Ayanna Johnson, MSPH, is a public health advisor at the U.S. Department of Health and Human Services in the Office of Disease Prevention and Health Promotion (ODPHP). At ODPHP, she manages Healthy People 2020 strategic partnerships with state health departments and other non-federal organizations. Ms. Johnson works on external outreach related to the development of Healthy People 2030, including hosting listening sessions across the country. Ms. Johnson focuses on a variety of public health issues, serving on working committees for the Department on health equity, women’s health, adolescent health and healthy aging. Prior to joining ODPHP, Ms. Johnson served in the Office of the Surgeon General as a health policy fellow for the division of Science and Policy. Previously, she was a health policy manager at the National Consumers League focusing on consumer health, health professional graduate training, and chronic disease management.  She holds a Master of Science in Public Health from the Johns Hopkins University Bloomberg School of Public Health.


 6.    “Career trajectories, career paths in government/academia/industry and gender issues that influence them”

Location: Cincinnati Children’s Hospital Medical Center (CCHMC), Location D, Level 2, Room 44

Sponsor: Associate Member Committee

Discussant: Michele FormanPhD, FACE, Distinguished Professor and Department Head, Department of Nutrition Science, College of Health and Human Science, Purdue Center for Cancer Research, Purdue University

Description: The ACE Members Luncheon Roundtable will focus on: career trajectories, career paths in government/academia/industry and gender issues that influence them.  From the lens of an academic who spent 28 years at NIH and CDC, we will discuss how to move up the career ladder in different environments with different criteria for promotion and tenure as well as how women have fared in these environments compared to men.

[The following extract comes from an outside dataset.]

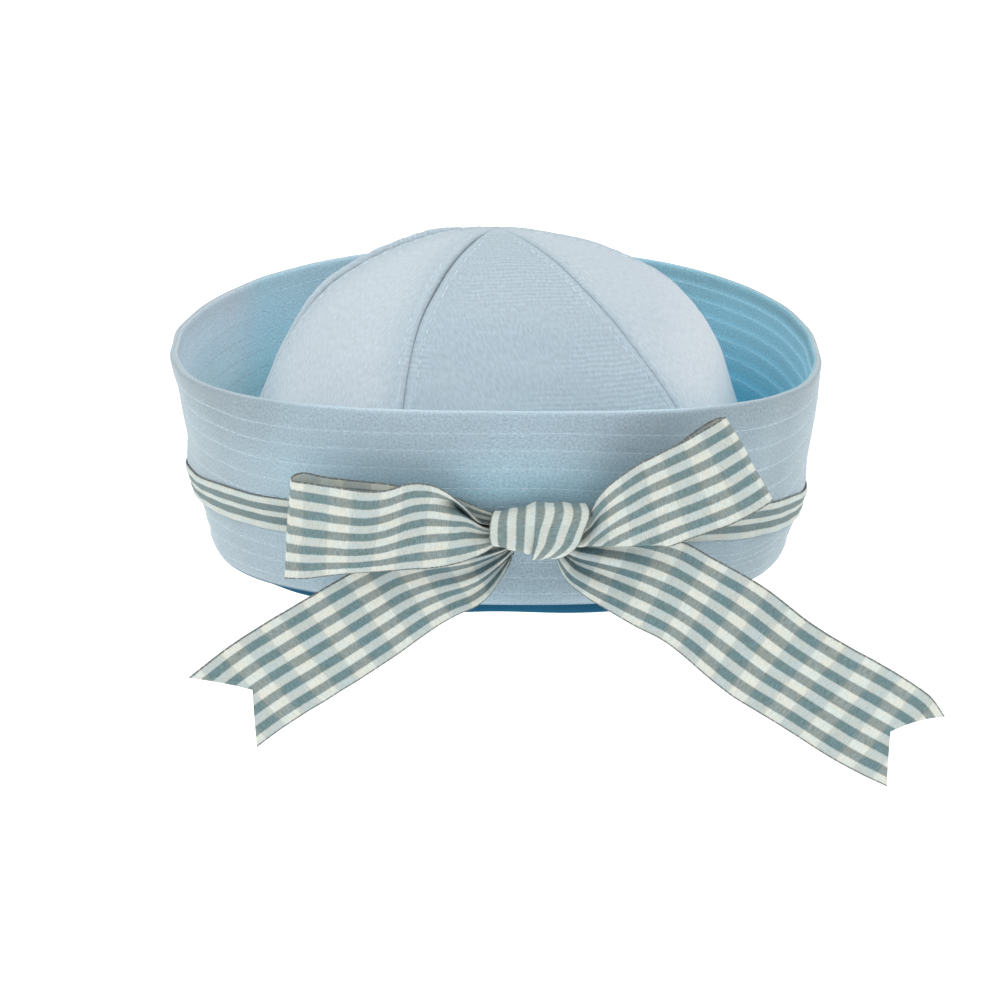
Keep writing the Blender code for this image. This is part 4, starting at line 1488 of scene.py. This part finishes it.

Abstract: Graduate students and postdoctoral fellows are hard-working, passionate and talented.  There are steps we can do to help maximize chances of success as you move up the ladder. The array of elements to career trajectory include: selection of mentors; a mentorship plan; deciding on the most appropriate environment as the next step that also coincides with the most appropriate track; support and training in proposal development for government and non-governmental agencies; networking; and lessons learned from those of us who have moved up the ladder in different environment. To add to this mix, the element of gender differences in salary and in promotion remain.

Brief Biography:

Michele R. Forman, PhD, FACE, has a career focuses on nutritional epidemiology and clinical nutrition research across the globe with an emphasis on early life exposures and risk for chronic disease as well as the role of nutrition in growth and health across the life course.  As her research foci have shifted from low birth-weight to chronic disease, the still point of the compass has remained fixed; she examines the developmental origins of disease. Much of her research is designed either as a longitudinal prospective cohort study that spans the peri-conceptional period through adulthood or dietary interventions in the free-living state or under controlled feeding conditions or randomized clinical trials. Her laboratory addresses nutritional assessment of individuals from infancy through adulthood; and tests dietary interventions amongst high risk groups such as chronic renal disease patients.  She has over 180 peer reviewed publications, numerous invited presentations nationally and internationally, is on many institutional committees, advisory boards. She has mentored over 80 postdoctoral fellows, graduate and undergraduate students.